Oats also believes his high school experience helped him become the coach he is today. While he was in high school, he was able to run his high school program like a collegiate program in many respects just as Hurley mentioned.
But what sets high school coaching apart is the low stakes afforded Oats the ability to test different defensive schemes and strategies without fearing for his job. As a result, he was able to take that trait with him to Alabama.
“I’m able to experiment with how I play,” Oats said. “If your first head-coaching job ever is Division I level, there’s a big spotlight on you, you can’t experiment as much.
“One year we pressed the whole year, found out what worked, didn’t work. If you do that at this level, do that, you may get fired after a year. If they fire me from being a coach at Romulus, it only takes like $4,000. I’m still good as a teacher. I still got my math job.”

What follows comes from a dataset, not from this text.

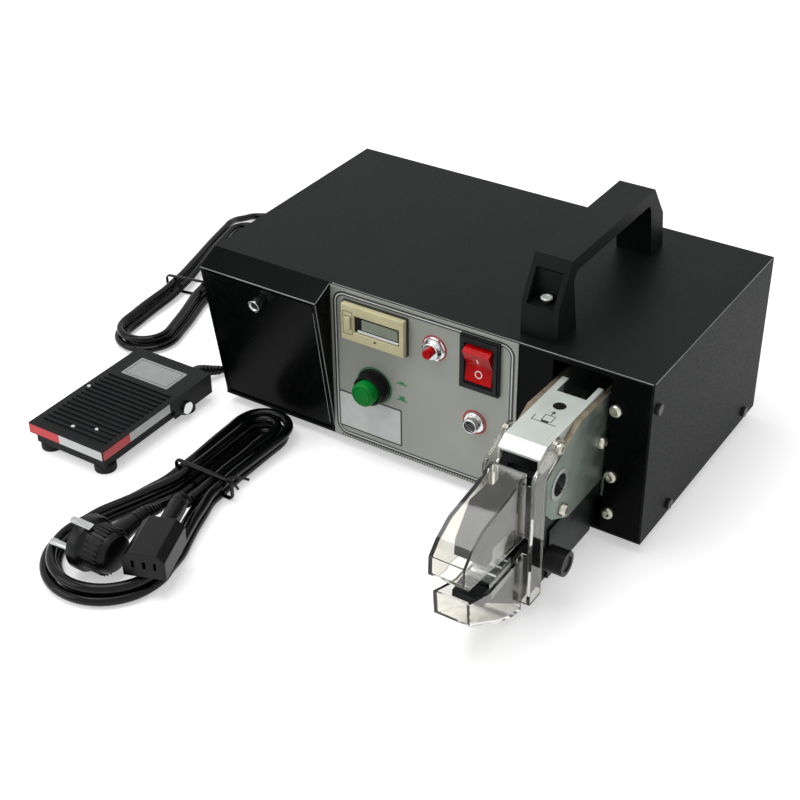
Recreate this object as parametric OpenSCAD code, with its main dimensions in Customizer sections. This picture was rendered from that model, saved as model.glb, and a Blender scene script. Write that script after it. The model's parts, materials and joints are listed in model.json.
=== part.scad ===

The average Final Four coach has had almost 20 seasons of Division I head coaching experience during the past 20 years. Oats only has nine years of Division I head coaching experience since becoming the Buffalo head coach in 2015 and later taking the Alabama job in 2019.
But while Oats’ pathway is unique, he’s hoping it will inspire a trend.
“I think it gives some hope and belief for just the normal high school coach out there, maybe not the high school coach that’s on this national level recruiting nationally,” he said.
The Crimson Tide enter Saturday’s matchup with UConn as 11.5-point underdogs, per FanDuel Sportsbook. While four out of the top five scorers on Alabama’s roster transferred from mid-major schools, Oats’ players are much like the coach who led them there.
“I feel like I’m a little bit the same way,” Oats said. “I’m just a high school guy that caught a break that’s still trying to prove that I belong at this level.”